Yet, dwelling on these critiques misses the larger significance of Kishor. Democracy requires periodic disruption to remain vital. Established parties need competition to sharpen their offerings. Voters deserve choices beyond familiar binaries. Even if Jan Suraaj wins no seats, its presence forces Bihar’s political establishment to confront uncomfortable questions about their staleness.

Consider what Kishor has achieved by entering the arena. His padyatra across 3,500 km of Bihar over two years created conversations about governance transcending caste mobilisation. His rallies drawing thousands suggest an appetite for political alternatives that established parties assumed didn’t exist. His policy proposals — lifting prohibition to fund education, universal elderly pensions, tackling low credit disbursement, generating employment — have injected substantive debate into what often becomes identity-based sloganeering.
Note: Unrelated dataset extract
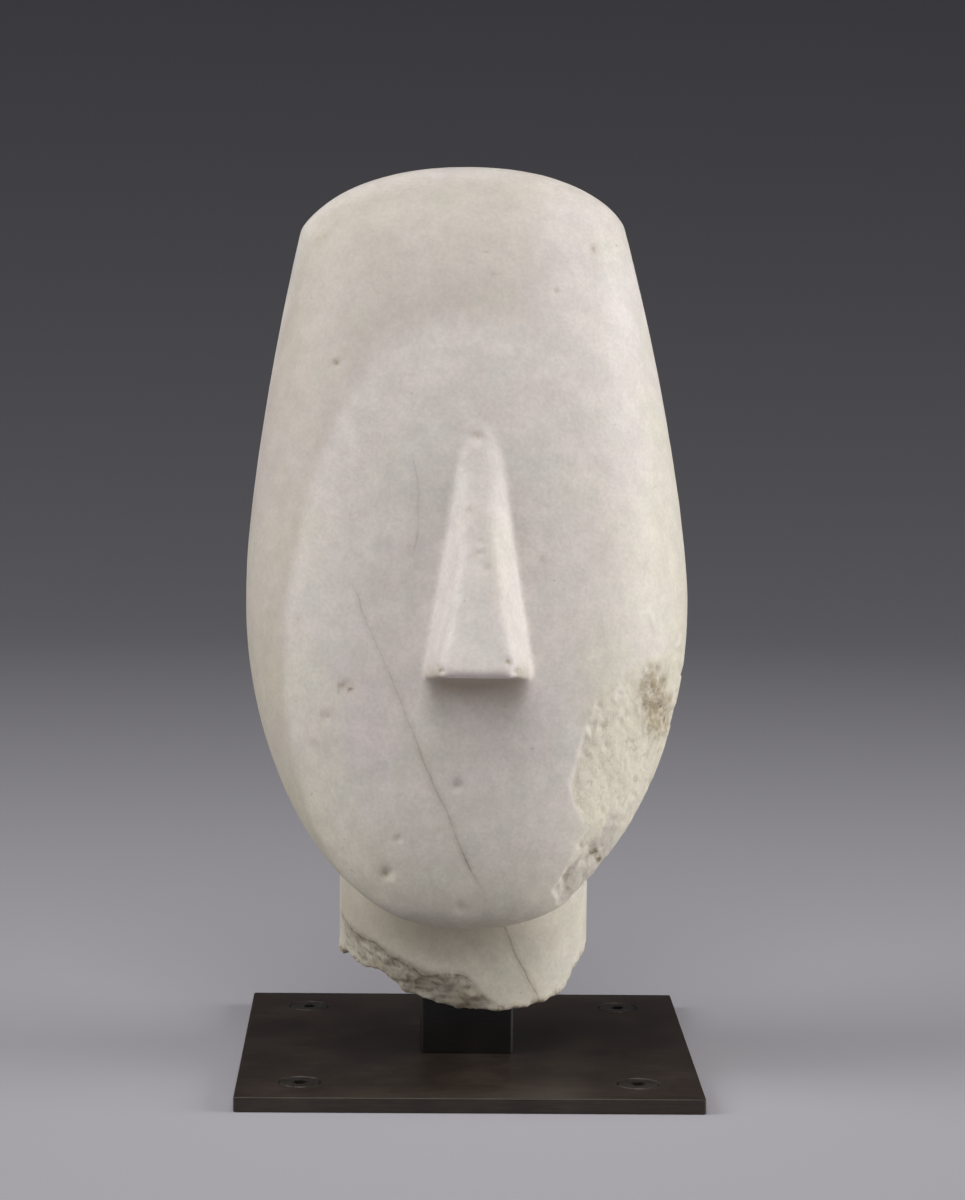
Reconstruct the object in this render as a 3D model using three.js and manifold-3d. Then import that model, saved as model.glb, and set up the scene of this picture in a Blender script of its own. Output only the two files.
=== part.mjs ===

International parallels are instructive. France’s Emmanuel Macron disrupted a decades-old left-right divide by creating a centrist alternative. Delhi’s Arvind Kejriwal proved governance-focused politics could defeat established machines. In New York, Zohran Mamdani’s mayoral victory demonstrates even entrenched systems can be toppled by outsiders articulating clear alternatives. These successes don’t mirror Kishor’s project exactly but validate attempts at democratic renewal.

More importantly, Kishor’s gamble challenges pernicious assumptions in Indian politics: Certain states are condemned to perpetual backwardness, that politics must remain trapped in caste calculations, that youth must accept migration as destiny. By articulating a different possibility — where Bihar’s children carry school bags instead of migrant bundles — he performs an essential democratic function of expanding political imagination. As V S Naipaul evocatively wrote, “we make ourselves according to the ideas we have of our possibilities.”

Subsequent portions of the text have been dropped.